Media Should Be A Mirror – MK Schiller

Note: This essay, by my friend, author MK Schiller, was originally published in May 2019 on the website for the Romance Writers of America. Because I believe this timely and poignant piece should be viewed by a wider audience, I have reprinted here with permission. I hope MK’s words speak to your minds and hearts the way they have spoken to mine. – Dana 

[Please be aware this article contains mention of a suicide attempt. If you or someone you know is in crisis, call the toll-free National Suicide Prevention Lifeline (NSPL) at 1-800-273-TALK (8255), 24 hours a day, 7 days a week.]

By MK Schiller

I believe that all books are a window into something else. As a child, I thought of them as little adventures to devour. Lately, though, I’m realizing they should also be mirrors.

There has been a great deal of discussion and dissonance around bias, discrimination, and disparities. As an author of romance books, I’ve seen how hard and painful this hits with publishers not taking on romance books by authors of color and our industry awards not reflecting a fair representation. I’m not here to debate these facts.

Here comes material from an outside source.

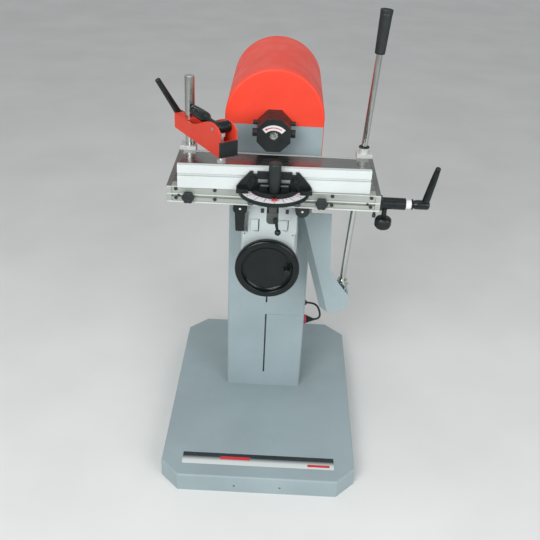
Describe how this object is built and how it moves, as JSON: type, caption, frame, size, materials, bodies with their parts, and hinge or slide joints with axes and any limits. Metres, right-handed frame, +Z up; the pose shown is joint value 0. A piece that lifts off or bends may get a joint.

They are facts. RWA [Romance Writers of America] has put out an official statement acknowledging this and promising to do better. The Ripped Bodice, the only exclusively romance bookstore in the United States, has put out a detailed report. Authors have done detailed mathematical calculations to confirm. One author actually changed her story so the characters of color were no longer listed and became a finalist for an award.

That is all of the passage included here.